埼玉政経セミナー主催 【特別講座№2】
新自由主義からの脱却と私たちの「自助・共助・公助」とは-ウィズコロナの社会構造の転換にむけて-開催報告
令和2年12月3日(水)、春日部市民活動センターにて、衆議院議員や地方議員をはじめ、ネットでの参加者を含めた70名弱市民が参加する中で開催されました。パネラーとして登壇予定であった小川淳也衆議院議員はコロナ感染を経験され、退院直後ということもあり、Zoomでの参加、高端正幸埼玉大学准教授は会場での講演となりました。小川議員からは菅政権を含め国会論戦の特徴(安倍政権との関連性を含めて)と、立憲民主党の新綱領の歴史的意義と衆議院選挙での野党共闘のあり方を、高端先生からは自助、共助、公助”と新自由主義の蔓延や自治体財政への影響等についてのご講演をいただき、代表の白川秀嗣越谷市議会議員をコーディネーターとしたパネルディスカッションがスタート。今回の議論の柱は、①コロナ禍は社会の何を顕在化させたのか、②“自助、共助、公助”と新自由主義の蔓延、③民主主義の復元力と今日的合意形成のあり方(特に自治の現場で)、④立憲民主党の新綱領と衆議院選挙の争点設定の4点でした。講演の詳細は、動画で公開されておりますので、そちらをご覧ください。ディスカッションでは、高端先生のお話にあったベーシック・サービス実現にむけた財源の調達についてもう少し深めていくうえで重要となる「具体的に受益感を高めるには?」という質問がだされ、税への信頼と安心が実感できなければこの先税金を払いたがる人は増えない。制度を変えるためには潤沢な財源が必要で、そのためには所得税他の税制度の見直しを行ったうえでやはり消費税は外せないが、その分教育だけでなく医療など、人間として「買うもの」ではないものに関しては、皆の税金、保険で賄い、すべての人に必要に応じて出すもの、税を全体としてどうとらえ、どう使うかをきちんと議論されるべきと提起されました。小川議員に対してはこのベーシック・サービスに関する税のあり方について、恐らく行われるであろう総選挙にむけて、野党共闘を進めていくうえでの政策としては、どのように整理し、国民に訴えていくかについて白川議員から質問があり、現状における自己責任の問われ方は暴力に等しいものである。
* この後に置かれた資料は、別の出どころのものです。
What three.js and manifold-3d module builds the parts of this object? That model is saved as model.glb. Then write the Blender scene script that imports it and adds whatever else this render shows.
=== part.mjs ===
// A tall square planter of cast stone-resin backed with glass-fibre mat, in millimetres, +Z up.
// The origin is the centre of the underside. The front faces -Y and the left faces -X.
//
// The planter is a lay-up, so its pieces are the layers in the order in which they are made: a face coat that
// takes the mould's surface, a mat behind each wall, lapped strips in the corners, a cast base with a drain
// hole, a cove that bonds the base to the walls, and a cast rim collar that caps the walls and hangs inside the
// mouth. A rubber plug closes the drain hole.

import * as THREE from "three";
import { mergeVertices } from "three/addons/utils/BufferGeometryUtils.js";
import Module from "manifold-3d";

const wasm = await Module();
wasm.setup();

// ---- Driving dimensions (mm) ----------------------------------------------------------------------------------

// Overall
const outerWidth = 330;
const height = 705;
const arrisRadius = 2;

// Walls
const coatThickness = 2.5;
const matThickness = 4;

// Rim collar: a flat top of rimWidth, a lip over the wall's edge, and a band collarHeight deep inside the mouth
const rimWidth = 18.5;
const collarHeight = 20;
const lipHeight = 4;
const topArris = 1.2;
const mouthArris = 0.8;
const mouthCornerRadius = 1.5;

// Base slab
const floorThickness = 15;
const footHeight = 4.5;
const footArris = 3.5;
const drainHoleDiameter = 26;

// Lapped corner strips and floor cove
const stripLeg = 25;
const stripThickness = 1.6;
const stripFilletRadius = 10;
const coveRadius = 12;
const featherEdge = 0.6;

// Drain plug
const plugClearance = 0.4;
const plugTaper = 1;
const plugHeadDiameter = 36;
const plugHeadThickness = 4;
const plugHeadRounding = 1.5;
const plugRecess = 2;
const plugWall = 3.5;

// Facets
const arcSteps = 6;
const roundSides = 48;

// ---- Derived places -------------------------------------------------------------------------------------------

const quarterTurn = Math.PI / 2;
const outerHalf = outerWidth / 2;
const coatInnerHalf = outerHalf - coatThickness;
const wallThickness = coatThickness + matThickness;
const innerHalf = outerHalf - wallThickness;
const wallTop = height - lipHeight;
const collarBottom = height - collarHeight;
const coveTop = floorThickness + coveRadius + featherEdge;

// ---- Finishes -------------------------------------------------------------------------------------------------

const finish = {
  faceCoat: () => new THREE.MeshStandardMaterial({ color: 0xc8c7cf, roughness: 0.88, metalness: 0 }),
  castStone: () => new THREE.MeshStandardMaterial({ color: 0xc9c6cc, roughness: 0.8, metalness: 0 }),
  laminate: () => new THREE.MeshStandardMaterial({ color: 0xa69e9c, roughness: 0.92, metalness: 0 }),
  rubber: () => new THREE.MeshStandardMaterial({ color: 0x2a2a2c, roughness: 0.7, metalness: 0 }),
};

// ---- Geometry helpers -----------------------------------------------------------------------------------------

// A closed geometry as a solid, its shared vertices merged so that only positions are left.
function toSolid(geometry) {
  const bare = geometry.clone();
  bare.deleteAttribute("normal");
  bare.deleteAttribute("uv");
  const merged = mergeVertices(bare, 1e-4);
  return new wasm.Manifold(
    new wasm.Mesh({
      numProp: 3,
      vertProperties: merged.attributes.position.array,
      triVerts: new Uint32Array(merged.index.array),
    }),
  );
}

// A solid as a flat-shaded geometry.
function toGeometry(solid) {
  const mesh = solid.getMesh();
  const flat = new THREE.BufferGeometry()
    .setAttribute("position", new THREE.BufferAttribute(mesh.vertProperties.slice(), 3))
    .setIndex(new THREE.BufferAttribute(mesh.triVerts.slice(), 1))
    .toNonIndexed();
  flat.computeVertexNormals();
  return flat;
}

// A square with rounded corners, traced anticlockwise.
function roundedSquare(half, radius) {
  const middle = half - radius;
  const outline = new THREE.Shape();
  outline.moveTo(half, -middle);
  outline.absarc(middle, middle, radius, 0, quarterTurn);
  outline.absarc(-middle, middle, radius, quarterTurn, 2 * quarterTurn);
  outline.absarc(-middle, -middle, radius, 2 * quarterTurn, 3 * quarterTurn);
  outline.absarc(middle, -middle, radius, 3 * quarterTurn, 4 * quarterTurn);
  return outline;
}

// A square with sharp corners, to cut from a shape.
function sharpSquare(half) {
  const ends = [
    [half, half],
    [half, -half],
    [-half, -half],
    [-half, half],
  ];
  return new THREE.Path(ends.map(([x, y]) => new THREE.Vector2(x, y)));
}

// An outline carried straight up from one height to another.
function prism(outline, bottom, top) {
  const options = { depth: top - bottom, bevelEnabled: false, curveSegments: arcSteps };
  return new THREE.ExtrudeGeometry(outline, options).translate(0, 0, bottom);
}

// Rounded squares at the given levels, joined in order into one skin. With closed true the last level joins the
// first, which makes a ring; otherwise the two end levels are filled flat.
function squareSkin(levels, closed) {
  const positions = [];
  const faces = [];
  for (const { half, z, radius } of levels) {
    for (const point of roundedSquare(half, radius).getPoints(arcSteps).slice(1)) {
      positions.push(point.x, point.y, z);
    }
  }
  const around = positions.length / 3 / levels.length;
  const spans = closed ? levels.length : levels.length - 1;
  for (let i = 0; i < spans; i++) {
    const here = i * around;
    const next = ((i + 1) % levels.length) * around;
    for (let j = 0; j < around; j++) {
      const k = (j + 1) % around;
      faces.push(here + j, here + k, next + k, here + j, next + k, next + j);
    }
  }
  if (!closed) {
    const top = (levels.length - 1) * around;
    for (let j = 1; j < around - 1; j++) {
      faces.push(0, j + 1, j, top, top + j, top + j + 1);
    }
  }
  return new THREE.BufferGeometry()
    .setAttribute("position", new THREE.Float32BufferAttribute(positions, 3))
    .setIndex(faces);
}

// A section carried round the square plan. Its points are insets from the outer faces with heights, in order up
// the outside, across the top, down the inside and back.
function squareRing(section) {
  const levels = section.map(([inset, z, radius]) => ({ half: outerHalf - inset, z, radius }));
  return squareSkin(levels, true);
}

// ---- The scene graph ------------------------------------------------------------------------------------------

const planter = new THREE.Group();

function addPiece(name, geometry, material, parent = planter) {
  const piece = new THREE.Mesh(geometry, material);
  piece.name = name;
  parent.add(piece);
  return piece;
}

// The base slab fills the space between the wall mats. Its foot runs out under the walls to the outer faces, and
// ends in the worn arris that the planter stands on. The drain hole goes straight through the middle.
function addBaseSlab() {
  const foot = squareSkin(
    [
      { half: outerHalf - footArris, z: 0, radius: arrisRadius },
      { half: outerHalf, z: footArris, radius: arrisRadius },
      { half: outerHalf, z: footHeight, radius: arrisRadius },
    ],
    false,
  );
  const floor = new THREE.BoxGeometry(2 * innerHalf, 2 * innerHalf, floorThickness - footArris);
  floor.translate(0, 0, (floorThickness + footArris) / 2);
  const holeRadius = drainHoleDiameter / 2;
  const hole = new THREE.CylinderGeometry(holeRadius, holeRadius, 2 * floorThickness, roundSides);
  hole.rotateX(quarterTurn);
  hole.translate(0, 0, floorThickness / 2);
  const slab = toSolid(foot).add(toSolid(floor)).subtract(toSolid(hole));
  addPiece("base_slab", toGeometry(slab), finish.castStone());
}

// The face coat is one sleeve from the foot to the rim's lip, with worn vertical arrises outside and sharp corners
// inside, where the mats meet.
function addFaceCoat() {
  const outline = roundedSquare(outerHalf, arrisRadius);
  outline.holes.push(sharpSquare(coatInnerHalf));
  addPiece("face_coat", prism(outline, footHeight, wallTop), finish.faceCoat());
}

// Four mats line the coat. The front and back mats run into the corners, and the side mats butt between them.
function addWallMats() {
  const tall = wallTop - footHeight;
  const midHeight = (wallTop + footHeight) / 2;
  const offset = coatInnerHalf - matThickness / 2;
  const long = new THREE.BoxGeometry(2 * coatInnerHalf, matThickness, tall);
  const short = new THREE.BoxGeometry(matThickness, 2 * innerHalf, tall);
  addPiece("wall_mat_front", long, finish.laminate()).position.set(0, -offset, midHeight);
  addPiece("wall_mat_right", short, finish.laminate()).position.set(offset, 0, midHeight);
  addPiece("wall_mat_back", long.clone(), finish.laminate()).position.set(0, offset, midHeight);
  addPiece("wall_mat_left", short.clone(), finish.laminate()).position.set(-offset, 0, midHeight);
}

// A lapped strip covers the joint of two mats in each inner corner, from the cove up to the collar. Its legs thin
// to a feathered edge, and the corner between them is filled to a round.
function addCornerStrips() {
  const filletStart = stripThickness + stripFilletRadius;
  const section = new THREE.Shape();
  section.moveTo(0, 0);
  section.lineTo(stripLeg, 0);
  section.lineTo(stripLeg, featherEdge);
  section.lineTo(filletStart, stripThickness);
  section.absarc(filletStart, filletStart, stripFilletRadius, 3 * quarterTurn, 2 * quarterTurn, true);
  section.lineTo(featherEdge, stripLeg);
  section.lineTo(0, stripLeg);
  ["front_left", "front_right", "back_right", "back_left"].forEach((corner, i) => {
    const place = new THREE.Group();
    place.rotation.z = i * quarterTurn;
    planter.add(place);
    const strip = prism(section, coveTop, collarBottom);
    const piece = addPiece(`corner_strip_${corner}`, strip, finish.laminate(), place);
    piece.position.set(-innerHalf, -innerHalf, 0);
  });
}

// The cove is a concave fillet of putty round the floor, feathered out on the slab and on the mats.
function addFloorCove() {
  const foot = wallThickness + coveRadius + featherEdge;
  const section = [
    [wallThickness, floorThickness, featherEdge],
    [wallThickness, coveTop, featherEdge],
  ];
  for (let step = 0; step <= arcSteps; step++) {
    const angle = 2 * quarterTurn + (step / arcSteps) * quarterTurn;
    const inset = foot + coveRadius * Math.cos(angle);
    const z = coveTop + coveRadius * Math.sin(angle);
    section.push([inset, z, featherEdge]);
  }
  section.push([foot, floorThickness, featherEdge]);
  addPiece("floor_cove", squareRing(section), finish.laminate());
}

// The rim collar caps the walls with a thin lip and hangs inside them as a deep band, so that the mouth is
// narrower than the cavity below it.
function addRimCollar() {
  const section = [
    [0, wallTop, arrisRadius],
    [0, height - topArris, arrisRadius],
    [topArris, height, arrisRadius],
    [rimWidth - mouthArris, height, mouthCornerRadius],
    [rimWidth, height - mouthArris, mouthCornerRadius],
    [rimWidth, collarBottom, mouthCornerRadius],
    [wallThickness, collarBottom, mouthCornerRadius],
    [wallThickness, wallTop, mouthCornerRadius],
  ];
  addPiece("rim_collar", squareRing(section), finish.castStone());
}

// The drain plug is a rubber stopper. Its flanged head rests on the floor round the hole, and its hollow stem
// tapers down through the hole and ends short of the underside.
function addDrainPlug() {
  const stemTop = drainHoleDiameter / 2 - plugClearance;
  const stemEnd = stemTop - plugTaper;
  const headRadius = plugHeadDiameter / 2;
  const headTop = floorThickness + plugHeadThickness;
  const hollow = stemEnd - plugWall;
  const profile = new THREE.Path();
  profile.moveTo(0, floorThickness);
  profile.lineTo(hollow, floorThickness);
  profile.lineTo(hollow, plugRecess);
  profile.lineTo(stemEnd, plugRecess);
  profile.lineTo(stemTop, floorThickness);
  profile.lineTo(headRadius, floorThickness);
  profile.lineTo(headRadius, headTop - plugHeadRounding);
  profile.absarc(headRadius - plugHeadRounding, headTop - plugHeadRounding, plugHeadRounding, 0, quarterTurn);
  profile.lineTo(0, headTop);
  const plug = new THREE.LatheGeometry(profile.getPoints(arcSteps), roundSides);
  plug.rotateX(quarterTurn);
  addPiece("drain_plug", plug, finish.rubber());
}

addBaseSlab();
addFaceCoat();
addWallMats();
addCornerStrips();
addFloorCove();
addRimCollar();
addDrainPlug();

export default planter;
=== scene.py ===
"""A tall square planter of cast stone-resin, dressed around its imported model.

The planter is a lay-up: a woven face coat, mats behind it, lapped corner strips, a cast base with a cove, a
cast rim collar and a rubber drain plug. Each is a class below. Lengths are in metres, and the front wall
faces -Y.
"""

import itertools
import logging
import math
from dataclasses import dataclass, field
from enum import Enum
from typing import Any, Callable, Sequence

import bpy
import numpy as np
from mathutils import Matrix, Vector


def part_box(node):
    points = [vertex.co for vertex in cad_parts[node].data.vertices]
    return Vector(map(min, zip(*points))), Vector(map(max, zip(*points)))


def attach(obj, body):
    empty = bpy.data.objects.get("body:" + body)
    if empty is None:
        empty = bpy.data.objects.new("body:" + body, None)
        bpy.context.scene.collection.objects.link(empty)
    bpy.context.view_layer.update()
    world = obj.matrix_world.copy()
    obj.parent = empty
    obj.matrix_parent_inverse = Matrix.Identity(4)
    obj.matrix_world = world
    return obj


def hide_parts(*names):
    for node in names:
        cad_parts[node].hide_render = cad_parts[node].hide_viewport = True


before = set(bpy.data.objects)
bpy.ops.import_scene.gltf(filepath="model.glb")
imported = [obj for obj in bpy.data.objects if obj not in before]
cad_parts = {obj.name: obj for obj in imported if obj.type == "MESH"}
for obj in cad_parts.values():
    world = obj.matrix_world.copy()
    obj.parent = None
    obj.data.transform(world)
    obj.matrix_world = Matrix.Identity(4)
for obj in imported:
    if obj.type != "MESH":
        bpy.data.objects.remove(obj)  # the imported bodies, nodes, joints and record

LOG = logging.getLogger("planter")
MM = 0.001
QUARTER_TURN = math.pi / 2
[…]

公共空間を広げることに関してのコンセンサスは取れるだろうが、それにともなう税負担は、政治に対する信頼度の低い日本社会においてはまずそのギャップを埋めるしかなく、そこが大きな課題であるが、いずれにせよ政治と国民の共同作業によって前へ進めていかないと、次の時代には行けないとの説明がされました。会場の市民からは、医療費、介護保険や教育費に関して税金で賄われているのだという意識がとても低い国民であるという発言がありました。払っている医療費の7割は税金といわれるけれど、その半分は借金である。その内訳を可視化していくことで、自己負担、受益負担、将来負担を認識する、わかりやすいメッセージになる。また国民が学ぶ必要性ももっともで、まずは国民の政治に対する信頼性を高めること、その信頼できる政治を動かす政治家を選ぶのはその国の国民であるのだから、自分のくらしと政治がどう結びついているのかを若いうちから浸透させる、教育の現場における主権者教育の重要性が訴えられました。
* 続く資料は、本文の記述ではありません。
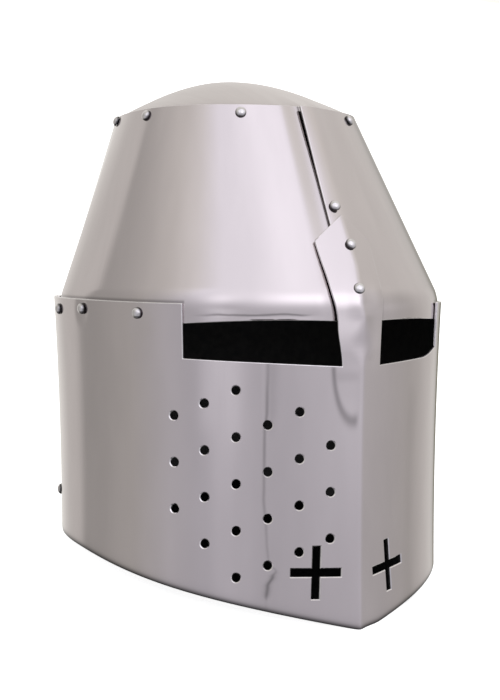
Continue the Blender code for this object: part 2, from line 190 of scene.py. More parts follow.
# Fineness of the meshes. Shares go from 0 to 1 over a sheet
OUTLINE_STEPS = 500
COLUMN = 0.0024
FINE_COLUMN = 0.0008
FINE_FROM = -0.0210
CROWN_COLUMN = 0.0035
LAP_COLUMN = 0.0012
UNDERLAP_COLUMN = 0.0015
BAR_COLUMNS = 24
ROW = 0.0026
BEND_ROW = 0.0009
BAR_ROW = 0.0024
BAR_TOP_ROW = 0.0013
BAR_TIP_ROWS = (0.34, 0.67, 1.0)
COLLAR_ROWS = [0.0017, 0.0022, 0.0028, 0.0034, 0.0040, 0.0047]
FACE_ROW_SHARE = 0.019
FACE_FINE_SHARE = 0.66
SIDE_ROWS = 12
NAPE_ROWS = 50
FLANGE_ROWS = (FLANGE, 0.010, 0.007, 0.004, 0.0022, 0.0012, 0.0005)
DOME_ROWS = [0.992, 0.98] + [0.96 - 0.03 * i for i in range(32)] + [0.0]
RIVET_SIDES = 32
MERGE = 0.00002

# How far from the fold the sheet is bent round, on the face plate, the bar and the cone
KEEL_SOFT = 0.0010
BAR_SOFT = 0.0090
BAR_SOFT_FROM = (SIGHT_LOWER_Z, SIGHT_LOWER_Z + 0.014)
BAR_SOFT_TO = (-0.015, 0.003)
CONE_SOFT = 0.0090

# How far the keel strays at the foot of the cone, between which heights, and how far round that is felt
SWAY = 0.0021
SWAY_FROM = (0.0, 0.010)
SWAY_TO = (0.017, 0.032)
SWAY_REACH = 0.013


def smooth(value, low, high):
    t = min(1.0, max(0.0, (value - low) / (high - low)))
    return t * t * (3.0 - 2.0 * t)


def spread(start, end, step=COLUMN):
    """Even steps from start to end, none longer than step."""
    count = max(1, math.ceil(abs(end - start) / step - 1e-6))
    return [start + (end - start) * i / count for i in range(count + 1)]


def walk_through(stops, step=COLUMN):
    walk = [stops[0]]
    for start, end in zip(stops, stops[1:]):
        walk += spread(start, end, step)[1:]
    return walk


def bezier(a, b, c, d):
    points = []
    for i in range(OUTLINE_STEPS + 1):
        t = i / OUTLINE_STEPS
        r = 1.0 - t
        points.append(a * r ** 3 + b * 3 * r * r * t + c * 3 * r * t * t + d * t ** 3)
    return points


class Outline:
    """A plan outline with a keel at its front, walked from there, minus on the wearer's right."""

    def __init__(self, front_y, slope, pull, half_width, widest_y, side_pull, rear_y):
        side = Vector((half_width, widest_y))
        keel_hand = Vector((pull * math.cos(slope), front_y + pull * math.sin(slope)))
        flank = bezier(Vector((0, front_y)), keel_hand, side - Vector((0, side_pull)), side)
        depth = rear_y - widest_y
        rear = Vector((0, rear_y))
        round_back = bezier(side, side + Vector((0, ARC * depth)), Vector((ARC * half_width, rear_y)), rear)
        self.points = flank + round_back[1:]
        self.along = [0.0]
        for before, after in zip(self.points, self.points[1:]):
            self.along.append(self.along[-1] + (after - before).length)
        self.length = self.along[-1]
        self.miter = 1.0 / math.cos(slope)

    def at(self, s):
        reach = min(abs(s), self.length)
        i = min(max(bisect.bisect_left(self.along, reach) - 1, 0), len(self.along) - 2)
        t = (reach - self.along[i]) / (self.along[i + 1] - self.along[i])
        point = self.points[i].lerp(self.points[i + 1], t)
        return Vector((math.copysign(point.x, s), point.y))

    def normal(self, s):
        if abs(s) < 1e-6:
            return Vector((0.0, -self.miter))
        if self.length - abs(s) < 1e-6:
            return Vector((0.0, 1.0))
        step = min(0.001, abs(s), self.length - abs(s))
        along = self.at(abs(s) + step) - self.at(abs(s) - step)
        across = Vector((along.y, -along.x)).normalized()
        return Vector((math.copysign(across.x, s) if abs(across.x) > 1e-9 else 0.0, across.y))


LOWER = Outline(FRONT_Y, KEEL_SLOPE, KEEL_PULL, HALF_WIDTH, WIDEST_Y, SIDE_PULL, REAR_Y)
RIM = Outline(RIM_FRONT_Y, RIM_KEEL_SLOPE, RIM_KEEL_PULL, RIM_HALF_WIDTH, RIM_WIDEST_Y, RIM_SIDE_PULL,
              RIM_REAR_Y)
ROUND = 2.0 * LOWER.length


def inset(s):
    """How far the skull plate lies inside the face plate: one layer, and two from the seam on."""
    return LAYER * (1.0 + smooth(abs(s), *SEAM_STEP))


def wall(s, z, out=0.0):
    """A point of the lower plates' outer side, moved outward by out."""
    plan = LOWER.at(s)
    normal = LOWER.normal(s)
    scale = 1.0 + TAPER * z + TAPER_GROWTH * z * z
    middle = 0.5 * (FRONT_Y + REAR_Y)
    y = middle + scale * (plan.y - middle) + LOWER_LEAN * z
    return Vector((scale * plan.x + normal.x * out, y + normal.y * out, z))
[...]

参加者からは「自分で考える材料を提供するということが今回の大きなテーマであり、あとは自分が考え続けることを持続できるかが課題だと思った」「格差をとめる社会をめざすのか、格差を容認し拡大する社会でいいとするのか」が今回のシンポジウムの論点だった。提示されたことを自分でも練り直し、実行していくことに意味がある。」「「自己責任社会を終わらせるためのベーシック・サービス」なのか、「この閉塞した現在を乗り越えるためのベーシックインカムなのか」についてもさらに学び、考えたい。」「今までの価値観から転換する時代が来たことは高端先生の話で数値的によく分かったし、納得ができた。それを支える税の在り方は真剣に議論すべきことだと思うし大変な時だからこそみんなで支えるという感覚を醸成すべきだろう」という感想が出されました。
埼玉政経セミナーでは来年3月に研究発表会を行います。これは、会員各自が活動する地域における課題についてテーマを選び、調査や仲間との議論を重ねた結果を発表する勉強会です。当会は今後も課題は自分の課題であり、逆もまた然りです。だからこそ自らが動かなくてはとの当事者意識を持ち、自治の現場で考える続ける活動に取り組んで行きます。